» WORK TO DO
Each line that follows should be printed again exactly as it stands.

» DATA EXCERPT
========================================

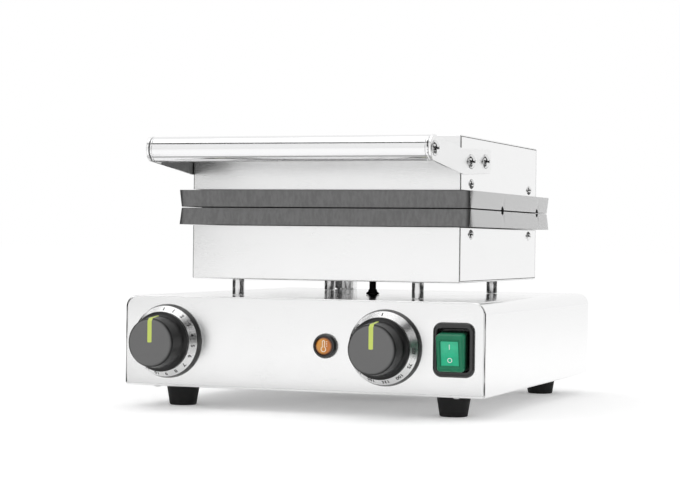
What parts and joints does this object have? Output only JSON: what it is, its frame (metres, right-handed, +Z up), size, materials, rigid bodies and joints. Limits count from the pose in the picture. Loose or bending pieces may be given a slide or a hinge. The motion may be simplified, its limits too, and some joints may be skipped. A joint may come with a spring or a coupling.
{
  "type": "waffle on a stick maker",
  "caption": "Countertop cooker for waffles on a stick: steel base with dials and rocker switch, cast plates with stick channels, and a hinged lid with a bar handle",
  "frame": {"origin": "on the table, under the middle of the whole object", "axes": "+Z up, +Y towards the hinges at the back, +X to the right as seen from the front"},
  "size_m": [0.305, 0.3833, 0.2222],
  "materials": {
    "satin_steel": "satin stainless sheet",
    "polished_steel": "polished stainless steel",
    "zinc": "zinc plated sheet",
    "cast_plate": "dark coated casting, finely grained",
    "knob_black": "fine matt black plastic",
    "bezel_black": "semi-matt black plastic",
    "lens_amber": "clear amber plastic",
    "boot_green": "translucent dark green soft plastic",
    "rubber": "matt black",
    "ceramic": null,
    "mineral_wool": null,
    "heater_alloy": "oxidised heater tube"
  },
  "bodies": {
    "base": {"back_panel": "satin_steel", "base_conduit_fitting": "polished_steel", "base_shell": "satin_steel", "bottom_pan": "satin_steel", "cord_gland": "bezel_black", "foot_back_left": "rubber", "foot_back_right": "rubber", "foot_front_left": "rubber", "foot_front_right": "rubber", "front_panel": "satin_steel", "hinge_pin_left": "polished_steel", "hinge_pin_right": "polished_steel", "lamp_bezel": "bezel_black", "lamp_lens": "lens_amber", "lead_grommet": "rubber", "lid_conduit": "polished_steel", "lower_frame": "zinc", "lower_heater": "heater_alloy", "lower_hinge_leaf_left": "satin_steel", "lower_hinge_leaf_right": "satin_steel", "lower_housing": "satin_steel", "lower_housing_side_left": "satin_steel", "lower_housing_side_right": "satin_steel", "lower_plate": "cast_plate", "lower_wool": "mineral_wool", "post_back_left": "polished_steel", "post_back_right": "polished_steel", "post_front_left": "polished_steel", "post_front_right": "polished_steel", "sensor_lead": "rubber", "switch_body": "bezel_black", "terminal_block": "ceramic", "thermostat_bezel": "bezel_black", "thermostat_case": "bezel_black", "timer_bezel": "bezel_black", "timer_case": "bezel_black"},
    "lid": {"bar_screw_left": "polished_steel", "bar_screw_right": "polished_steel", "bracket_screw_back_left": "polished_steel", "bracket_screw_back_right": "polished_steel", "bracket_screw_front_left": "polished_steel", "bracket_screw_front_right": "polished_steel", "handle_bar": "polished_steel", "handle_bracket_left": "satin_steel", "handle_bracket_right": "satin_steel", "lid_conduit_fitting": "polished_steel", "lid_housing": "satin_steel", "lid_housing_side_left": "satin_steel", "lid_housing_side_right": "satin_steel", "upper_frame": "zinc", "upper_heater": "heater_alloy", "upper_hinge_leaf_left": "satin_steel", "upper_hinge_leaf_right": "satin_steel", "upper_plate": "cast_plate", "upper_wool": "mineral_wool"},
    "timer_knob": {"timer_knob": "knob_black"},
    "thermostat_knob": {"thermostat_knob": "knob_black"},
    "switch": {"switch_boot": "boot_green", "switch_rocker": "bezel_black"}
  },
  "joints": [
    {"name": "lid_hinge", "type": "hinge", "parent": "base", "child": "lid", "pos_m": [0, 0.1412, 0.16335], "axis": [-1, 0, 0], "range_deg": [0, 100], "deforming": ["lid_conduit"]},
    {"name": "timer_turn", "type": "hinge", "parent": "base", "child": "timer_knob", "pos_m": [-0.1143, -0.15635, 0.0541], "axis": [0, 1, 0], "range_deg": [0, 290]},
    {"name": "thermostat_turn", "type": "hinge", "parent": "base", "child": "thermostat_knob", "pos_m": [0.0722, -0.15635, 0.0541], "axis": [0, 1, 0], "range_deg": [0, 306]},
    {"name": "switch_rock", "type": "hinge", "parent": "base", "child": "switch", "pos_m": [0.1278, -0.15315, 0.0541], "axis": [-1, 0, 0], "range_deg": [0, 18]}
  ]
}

========================================

» SOLVED EXERCISE
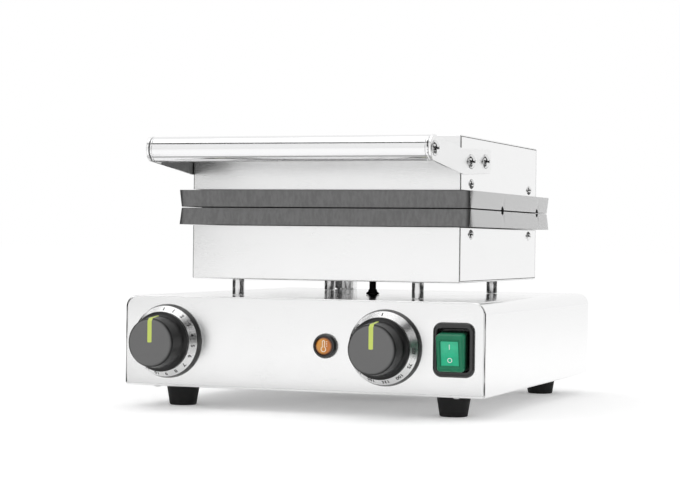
What parts and joints does this object have? Output only JSON: what it is, its frame (metres, right-handed, +Z up), size, materials, rigid bodies and joints. Limits count from the pose in the picture. Loose or bending pieces may be given a slide or a hinge. The motion may be simplified, its limits too, and some joints may be skipped. A joint may come with a spring or a coupling.
{
  "type": "waffle on a stick maker",
  "caption": "Countertop cooker for waffles on a stick: steel base with dials and rocker switch, cast plates with stick channels, and a hinged lid with a bar handle",
  "frame": {"origin": "on the table, under the middle of the whole object", "axes": "+Z up, +Y towards the hinges at the back, +X to the right as seen from the front"},
  "size_m": [0.305, 0.3833, 0.2222],
  "materials": {
    "satin_steel": "satin stainless sheet",
    "polished_steel": "polished stainless steel",
    "zinc": "zinc plated sheet",
    "cast_plate": "dark coated casting, finely grained",
    "knob_black": "fine matt black plastic",
    "bezel_black": "semi-matt black plastic",
    "lens_amber": "clear amber plastic",
    "boot_green": "translucent dark green soft plastic",
    "rubber": "matt black",
    "ceramic": null,
    "mineral_wool": null,
    "heater_alloy": "oxidised heater tube"
  },
  "bodies": {
    "base": {"back_panel": "satin_steel", "base_conduit_fitting": "polished_steel", "base_shell": "satin_steel", "bottom_pan": "satin_steel", "cord_gland": "bezel_black", "foot_back_left": "rubber", "foot_back_right": "rubber", "foot_front_left": "rubber", "foot_front_right": "rubber", "front_panel": "satin_steel", "hinge_pin_left": "polished_steel", "hinge_pin_right": "polished_steel", "lamp_bezel": "bezel_black", "lamp_lens": "lens_amber", "lead_grommet": "rubber", "lid_conduit": "polished_steel", "lower_frame": "zinc", "lower_heater": "heater_alloy", "lower_hinge_leaf_left": "satin_steel", "lower_hinge_leaf_right": "satin_steel", "lower_housing": "satin_steel", "lower_housing_side_left": "satin_steel", "lower_housing_side_right": "satin_steel", "lower_plate": "cast_plate", "lower_wool": "mineral_wool", "post_back_left": "polished_steel", "post_back_right": "polished_steel", "post_front_left": "polished_steel", "post_front_right": "polished_steel", "sensor_lead": "rubber", "switch_body": "bezel_black", "terminal_block": "ceramic", "thermostat_bezel": "bezel_black", "thermostat_case": "bezel_black", "timer_bezel": "bezel_black", "timer_case": "bezel_black"},
    "lid": {"bar_screw_left": "polished_steel", "bar_screw_right": "polished_steel", "bracket_screw_back_left": "polished_steel", "bracket_screw_back_right": "polished_steel", "bracket_screw_front_left": "polished_steel", "bracket_screw_front_right": "polished_steel", "handle_bar": "polished_steel", "handle_bracket_left": "satin_steel", "handle_bracket_right": "satin_steel", "lid_conduit_fitting": "polished_steel", "lid_housing": "satin_steel", "lid_housing_side_left": "satin_steel", "lid_housing_side_right": "satin_steel", "upper_frame": "zinc", "upper_heater": "heater_alloy", "upper_hinge_leaf_left": "satin_steel", "upper_hinge_leaf_right": "satin_steel", "upper_plate": "cast_plate", "upper_wool": "mineral_wool"},
    "timer_knob": {"timer_knob": "knob_black"},
    "thermostat_knob": {"thermostat_knob": "knob_black"},
    "switch": {"switch_boot": "boot_green", "switch_rocker": "bezel_black"}
  },
  "joints": [
    {"name": "lid_hinge", "type": "hinge", "parent": "base", "child": "lid", "pos_m": [0, 0.1412, 0.16335], "axis": [-1, 0, 0], "range_deg": [0, 100], "deforming": ["lid_conduit"]},
    {"name": "timer_turn", "type": "hinge", "parent": "base", "child": "timer_knob", "pos_m": [-0.1143, -0.15635, 0.0541], "axis": [0, 1, 0], "range_deg": [0, 290]},
    {"name": "thermostat_turn", "type": "hinge", "parent": "base", "child": "thermostat_knob", "pos_m": [0.0722, -0.15635, 0.0541], "axis": [0, 1, 0], "range_deg": [0, 306]},
    {"name": "switch_rock", "type": "hinge", "parent": "base", "child": "switch", "pos_m": [0.1278, -0.15315, 0.0541], "axis": [-1, 0, 0], "range_deg": [0, 18]}
  ]
}